A fines de 2018, la Corte Interamericana de Derechos Humanos emitió dos enérgicas sentencias condenatorias en contra del Estado mexicano. La primera tiene que ver con las torturas sexuales de que fueron víctimas once mujeres en el contexto del ataque generalizado que sufrió la población civil de San Salvador Atenco durante la noche del 3 al 4 de mayo del 2006. La segunda está relacionada con la desaparición forzada de Nitza Paola Alvarado y otros jóvenes originarios de Buenaventura, Chihuahua, atribuida a miembros de las fuerzas armadas.

Ambos fallos ponen de manifiesto la hondura de la crisis humanitaria que afloró a lo largo de las fallidas administraciones de Calderón y Peña Nieto. También hacen patente la importancia que están teniendo las intervenciones de los órganos conformantes del sistema interamericano de protección de los derechos humanos. Cuando los gobernantes se muestran crasamente incompetentes para respetar y garantizar la dignidad y los derechos fundamentales de las personas, tiene que entrar en juego el factor estratégico del escrutinio de las instituciones supranacionales.

Tal relevancia acaba de ser testimoniada, una vez más, con la determinación adoptada por la Comisión Interamericana de Derechos Humanos en los primeros días del naciente año 2019, en el sentido de admitir a trámite la queja relativa a la masacre de El Charco, Guerrero, perpetrada el 7 de junio de 1998. Comandados por dos connotados generales de división, un grupo de milicianos atacó con armas de alto poder a indefensos luchadores sociales que estaban alojados en la escuela de la comunidad.
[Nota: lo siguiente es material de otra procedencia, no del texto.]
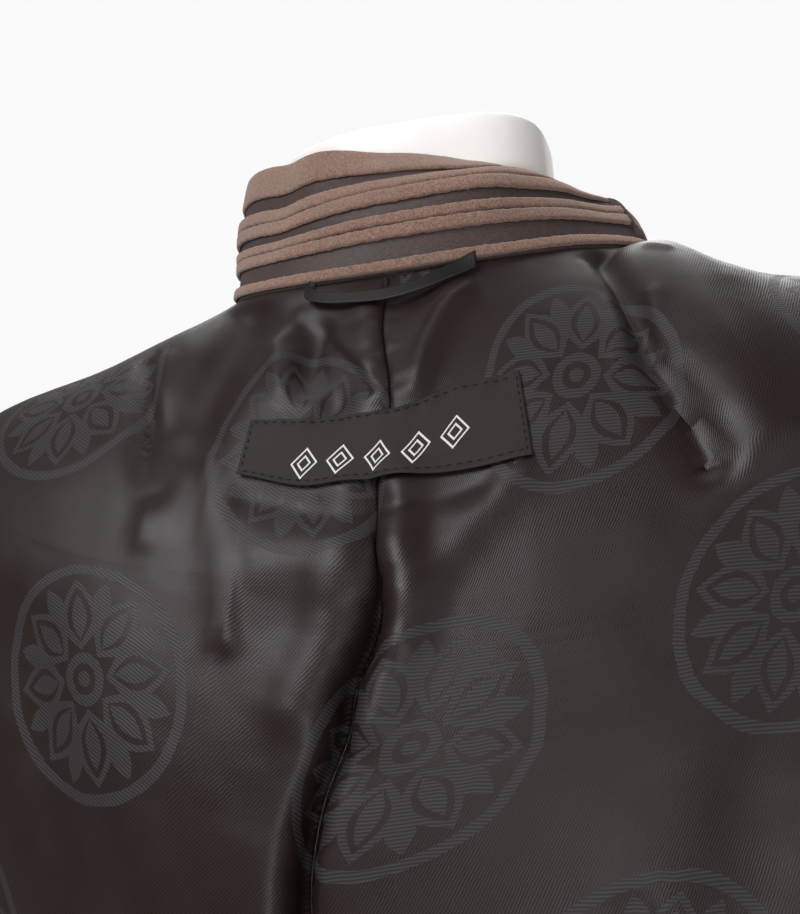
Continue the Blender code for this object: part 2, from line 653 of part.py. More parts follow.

El saldo fue por demás trágico pues once personas perdieron la vida y otras tantas resultaron gravemente heridas.

El recuento de las experiencias mexicanas en las instancias interamericanas permite avizorar que este nuevo caso en su oportunidad será motivo de un enésimo litigio ante la aludida Corte de San José de Costa Rica, salvo que los personeros de la administración emergida a raíz del contundente resultado electoral de julio del año pasado se allanen y acepten la puesta en marcha del mecanismo de la solución amistosa.

Sumada a las criminales acciones reflejadas en las sentencias internacionales a las que nos estamos refiriendo, la matanza de El Charco acredita palmariamente que la violación a los derechos humanos tiene un carácter sistemático, es decir, no es fruto de meras coyunturas sino que deviene de políticas gubernamentales de alto nivel cuya esencia represiva y autoritaria se ha mantenido incólume a lo largo del tiempo.

A las cosas hay que llamarlas por su nombre. El hilo conductor que enlaza las tres tragedias humanas que han llamado la atención de los órganos interamericanos no es otro que el terrorismo de Estado desplegado por los gobiernos en turno. Sus más perversas expresiones son el genocidio de Tlatelolco, el “Halconazo” del 10 de junio de 1971, la guerra sucia de los años setenta y ochenta, así como las atrocidades cometidas en Acteal, Aguas Blancas, El Bosque, Calera, Tanhuato, Apatzingán, Tlatlaya, Ayotzinapa y Nochixtlán.

Enfrentar este inaudito lastre humanitario es un deber ético, jurídico y político que gravita sobre los hombros del equipo de Andrés Manuel López Obrador. Hacer efectivos los valores superiores de la verdad, la justicia, las reparaciones integrales, las garantías de no repetición y la preservación de la memoria de las víctimas es la vía que hay que recorrer a fin de llevar a cabo esa titánica labor.